* **LISTED RECORDS**
## begin

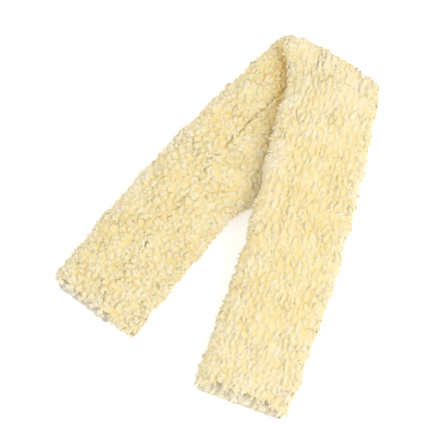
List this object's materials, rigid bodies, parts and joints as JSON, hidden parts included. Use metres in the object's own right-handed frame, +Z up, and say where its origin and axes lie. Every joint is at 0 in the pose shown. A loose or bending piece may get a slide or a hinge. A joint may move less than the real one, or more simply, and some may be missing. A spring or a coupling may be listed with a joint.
{
  "type": "fleece girth sleeve",
  "caption": "Open-ended tube of knit-backed fleece that slides over a saddle girth as padding, shown flattened and folded once into a V.",
  "frame": {"origin": "on the ground, under the middle of the whole folded sleeve's box", "axes": "+Y from the two mouths to the fold, +X from the lower leg to the upper leg, +Z up off the ground"},
  "size_m": [0.3228, 0.423, 0.0504],
  "materials": {
    "fleece_pile": "matte",
    "knit_backing": "matte",
    "thread": "satin"
  },
  "bodies": {
    "lower_leg": {"lower_pile": "fleece_pile", "lower_backing": "knit_backing", "lower_seam_allowance": "knit_backing", "lower_seam_thread": "thread"},
    "fold": {"fold_pile": "fleece_pile", "fold_backing": "knit_backing", "fold_seam_allowance": "knit_backing", "fold_seam_thread": "thread"},
    "lower_end": {"lower_end_pile": "fleece_pile", "lower_end_backing": "knit_backing", "lower_end_seam_allowance": "knit_backing", "lower_end_seam_thread": "thread", "lower_mouth_overlock": "thread"},
    "upper_leg": {"upper_pile": "fleece_pile", "upper_backing": "knit_backing", "upper_seam_allowance": "knit_backing", "upper_seam_thread": "thread"},
    "upper_end": {"upper_end_pile": "fleece_pile", "upper_end_backing": "knit_backing", "upper_end_seam_allowance": "knit_backing", "upper_end_seam_thread": "thread", "upper_mouth_overlock": "thread"}
  },
  "joints": [
    {"name": "fold_lower_roll", "type": "hinge", "parent": "lower_leg", "child": "fold", "pos_m": [-0.00123, 0.19881, 0.0125], "axis": [-1, 0, 0], "range_deg": [0, 90], "deforming": ["fold_pile", "fold_backing", "fold_seam_allowance", "fold_seam_thread"]},
    {"name": "fold_upper_roll", "type": "hinge", "parent": "fold", "child": "upper_leg", "pos_m": [-0.00123, 0.19881, 0.0378], "axis": [-1, 0, 0], "range_deg": [0, 90]},
    {"name": "lower_end_bend", "type": "hinge", "parent": "lower_leg", "child": "lower_end", "pos_m": [-0.06913, -0.01477, 0.025], "axis": [0.972, -0.2351, 0], "range_deg": [-80, 0]},
    {"name": "upper_end_bend", "type": "hinge", "parent": "upper_leg", "child": "upper_end", "pos_m": [0.06666, -0.01477, 0.0503], "axis": [0.972, 0.2351, 0], "range_deg": [-80, 0]}
  ],
  "couplings": [
    {"joint": "fold_upper_roll", "follows": "fold_lower_roll", "ratio": 1}
  ]
}
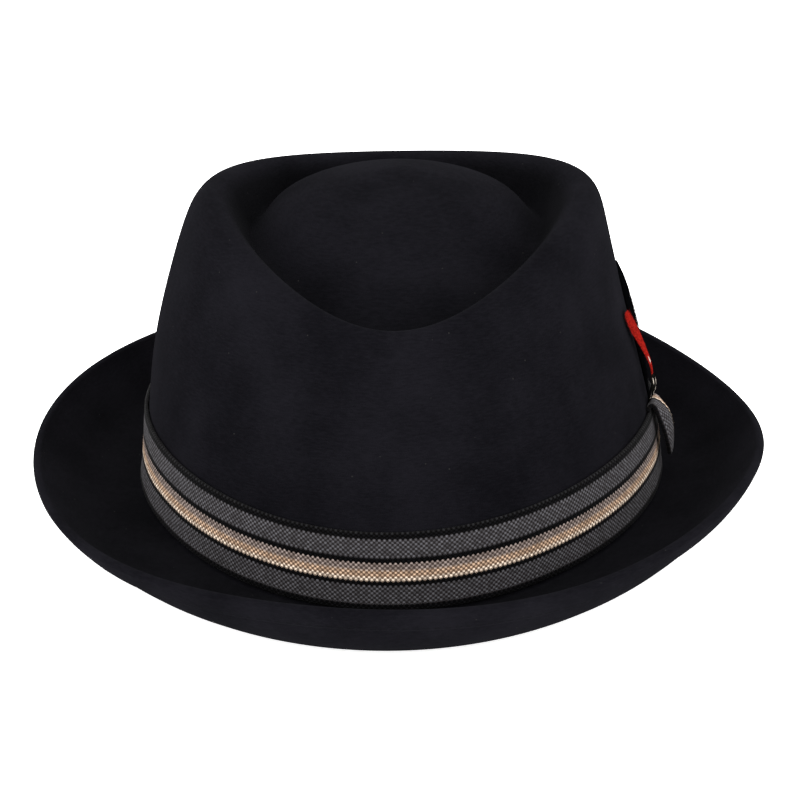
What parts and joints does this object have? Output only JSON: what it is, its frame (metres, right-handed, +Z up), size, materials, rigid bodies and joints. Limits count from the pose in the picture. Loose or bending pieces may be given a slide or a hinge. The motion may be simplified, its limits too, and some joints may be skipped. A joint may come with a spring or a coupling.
{
  "type": "felt trilby hat",
  "caption": "Black felt trilby with a diamond crown, an upturned brim, a striped ribbon band, a folded ribbon loop and small feathers.",
  "frame": {"origin": "on the surface the hat rests on, under the middle of the brim's outline", "axes": "+Z up, -Y towards the front of the hat, +X towards the wearer's left, where the feathers are"},
  "size_m": [0.2441, 0.2912, 0.1127],
  "materials": {
    "felt": "brushed felt",
    "ribbon": "ribbed weave",
    "loop_ribbon": "ribbed weave",
    "red_feather": "satin",
    "black_feather": "satin",
    "speckled_feather": "satin"
  },
  "bodies": {
    "root": {"felt_body": "felt", "hat_band": "ribbon", "band_loop": "loop_ribbon", "feather_red": "red_feather", "feather_black": "black_feather", "feather_speckled": "speckled_feather"}
  },
  "joints": []
}
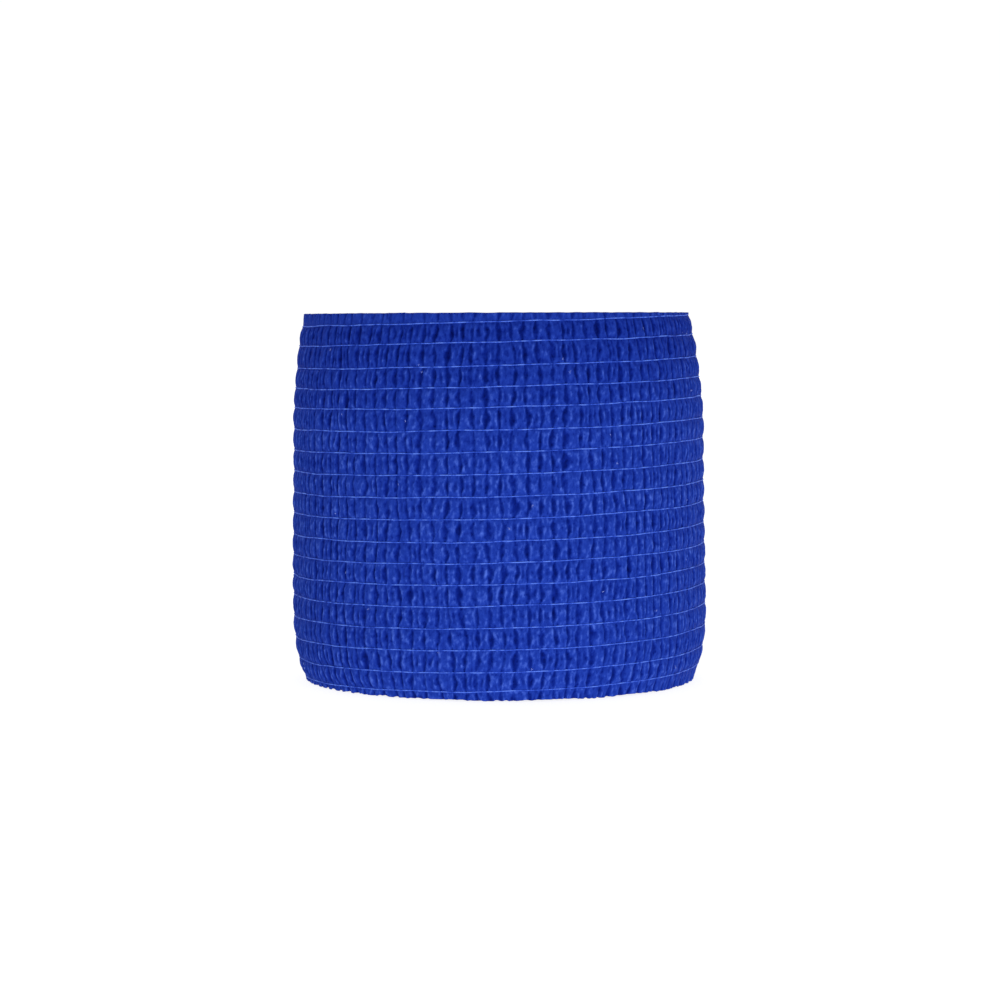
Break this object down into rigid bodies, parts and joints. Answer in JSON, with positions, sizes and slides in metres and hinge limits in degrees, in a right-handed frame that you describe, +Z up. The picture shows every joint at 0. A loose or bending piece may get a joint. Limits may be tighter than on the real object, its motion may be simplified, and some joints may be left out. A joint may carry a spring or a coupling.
{
  "type": "cohesive bandage roll",
  "caption": "Roll of crinkled elastic cohesive bandage standing on end, wound without a core, with fine light threads round it and a narrow open eye.",
  "frame": {"origin": "middle of the flat lower end, on the surface that the roll stands on", "axes": "+Z up along the winding axis, -Y towards the front of the picture's view, +X to its right"},
  "size_m": [0.057, 0.0574, 0.05],
  "materials": {
    "crinkled_cloth": "matte crinkled nonwoven in royal blue, with fine light elastic threads"
  },
  "bodies": {
    "root": {"bandage_roll": "crinkled_cloth"}
  },
  "joints": []
}
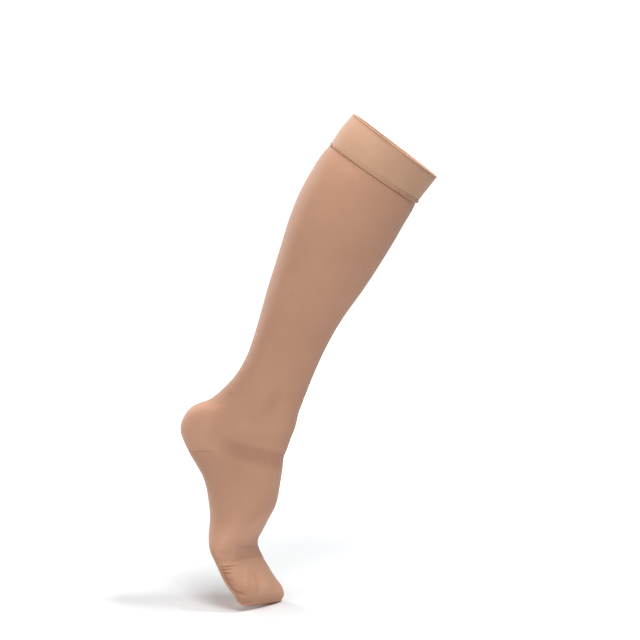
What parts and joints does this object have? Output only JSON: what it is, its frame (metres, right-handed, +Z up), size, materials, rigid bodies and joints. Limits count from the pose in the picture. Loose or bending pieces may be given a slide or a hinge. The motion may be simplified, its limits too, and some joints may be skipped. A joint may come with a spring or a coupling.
{
  "type": "knee-length compression stocking",
  "caption": "Worn knee-length compression stocking with a doubled top band, heel pocket and closed toe, hollow and open at the top.",
  "frame": {"origin": "middle of the mouth of the top band, where it grips the leg below the knee", "axes": "+X the way the toes point, +Y the inner side of the leg, +Z up; the leg leans forwards and the heel is raised"},
  "size_m": [0.2906, 0.1088, 0.5614],
  "materials": {
    "band_knit": "doubled elastic microfibre knit, matt, beige",
    "leg_knit": "fine opaque microfibre and elastane knit, soft sheen, beige",
    "heel_knit": "denser plain knit, matt, beige",
    "toe_knit": "reinforced plain knit, matt, pale beige"
  },
  "bodies": {
    "root": {"top_band": "band_knit", "leg": "leg_knit", "foot": "leg_knit", "heel_pocket": "heel_knit", "toe_cap": "toe_knit"}
  },
  "joints": []
}
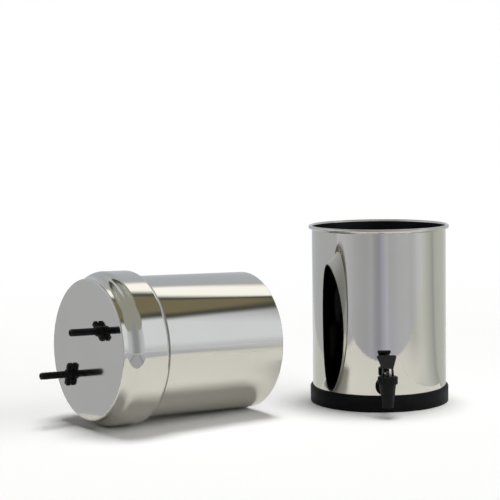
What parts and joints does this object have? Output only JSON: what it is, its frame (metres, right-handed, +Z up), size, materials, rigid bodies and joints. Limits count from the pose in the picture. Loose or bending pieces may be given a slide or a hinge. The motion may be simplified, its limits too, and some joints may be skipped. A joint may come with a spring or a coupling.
{
  "type": "gravity water filter",
  "caption": "Stainless gravity water filter in two chambers: a standing receiver with a lever tap, and the filter chamber lifted off, lying with its threaded outlets showing.",
  "frame": {"origin": "centre of the receiving chamber's base ring, on the floor it stands on", "axes": "+Z up along the receiving chamber's axis; the tap points to -Y; the filtering chamber lies on the -X side with its mouth towards +X and +Y"},
  "size_m": [0.7562, 0.4737, 0.3378],
  "materials": {
    "polished_steel": "mirror-polished stainless steel sheet",
    "black_rubber": "satin black rubber",
    "black_plastic": "moulded black plastic, semi-gloss",
    "stem_plastic": "smooth black acetal",
    "valve_rubber": "soft grey silicone",
    "spring_steel": "drawn stainless wire",
    "carbon": "pressed porous carbon"
  },
  "bodies": {
    "receiving": {"receiving_chamber": "polished_steel", "base_ring": "black_rubber", "tap_body": "black_plastic", "tap_bonnet": "black_plastic", "tap_outer_washer": "black_rubber", "tap_inner_washer": "black_rubber", "tap_shank_nut": "black_plastic", "tap_spring": "spring_steel"},
    "valve": {"tap_stem": "stem_plastic", "tap_seat_cup": "valve_rubber", "tap_lever_pin": "spring_steel"},
    "lever": {"tap_lever": "black_plastic"},
    "filtering": {"filtering_chamber": "polished_steel", "filter_seal_1": "black_rubber", "filter_base_1": "black_plastic", "filter_block_1": "carbon", "filter_top_1": "black_plastic", "filter_seal_2": "black_rubber", "filter_base_2": "black_plastic", "filter_block_2": "carbon", "filter_top_2": "black_plastic"},
    "wing_nut_1": {"wing_nut_1": "black_plastic"},
    "wing_nut_2": {"wing_nut_2": "black_plastic"}
  },
  "joints": [
    {"name": "stem_lift", "type": "slide", "parent": "receiving", "child": "valve", "axis": [0, 0, 1], "range_m": [0, 0.0034], "stiffness_N_per_m": 300, "springref_m": -0.004, "deforming": ["tap_spring"]},
    {"name": "lever_pull", "type": "hinge", "parent": "valve", "child": "lever", "pos_m": [0, -0.177, 0.0807], "axis": [1, 0, 0], "range_deg": [0, 80]},
    {"name": "chamber_lift", "type": "slide", "parent": "receiving", "child": "filtering", "axis": [0, 0, 1], "range_m": [0, 0.36]},
    {"name": "wing_nut_1_spin", "type": "hinge", "parent": "filtering", "child": "wing_nut_1", "pos_m": [-0.57263, -0.19706, 0.09079], "axis": [-0.82, -0.5709, 0.0411], "continuous": true},
    {"name": "wing_nut_2_spin", "type": "hinge", "parent": "filtering", "child": "wing_nut_2", "pos_m": [-0.50931, -0.28159, 0.17992], "axis": [-0.82, -0.5709, 0.0411], "continuous": true}
  ],
  "couplings": [
    {"joint": "lever_pull", "follows": "stem_lift", "rad_per_m": 410.66}
  ]
}
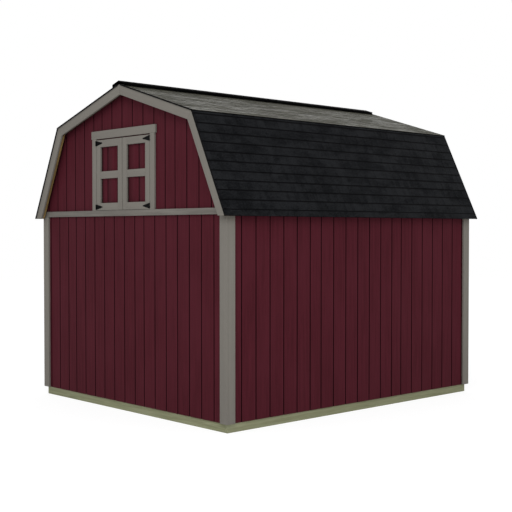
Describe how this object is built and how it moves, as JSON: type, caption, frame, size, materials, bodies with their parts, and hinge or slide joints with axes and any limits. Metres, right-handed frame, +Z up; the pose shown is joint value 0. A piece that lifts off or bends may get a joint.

## end

* **GIVEN TASK**
Gather each line of the listing that holds the string "into".

* **RESPONSE TO THE EXERCISE**
  "caption": "Open-ended tube of knit-backed fleece that slides over a saddle girth as padding, shown flattened and folded once into a V.",
Break this object down into rigid bodies, parts and joints. Answer in JSON, with positions, sizes and slides in metres and hinge limits in degrees, in a right-handed frame that you describe, +Z up. The picture shows every joint at 0. A loose or bending piece may get a joint. Limits may be tighter than on the real object, its motion may be simplified, and some joints may be left out. A joint may carry a spring or a coupling.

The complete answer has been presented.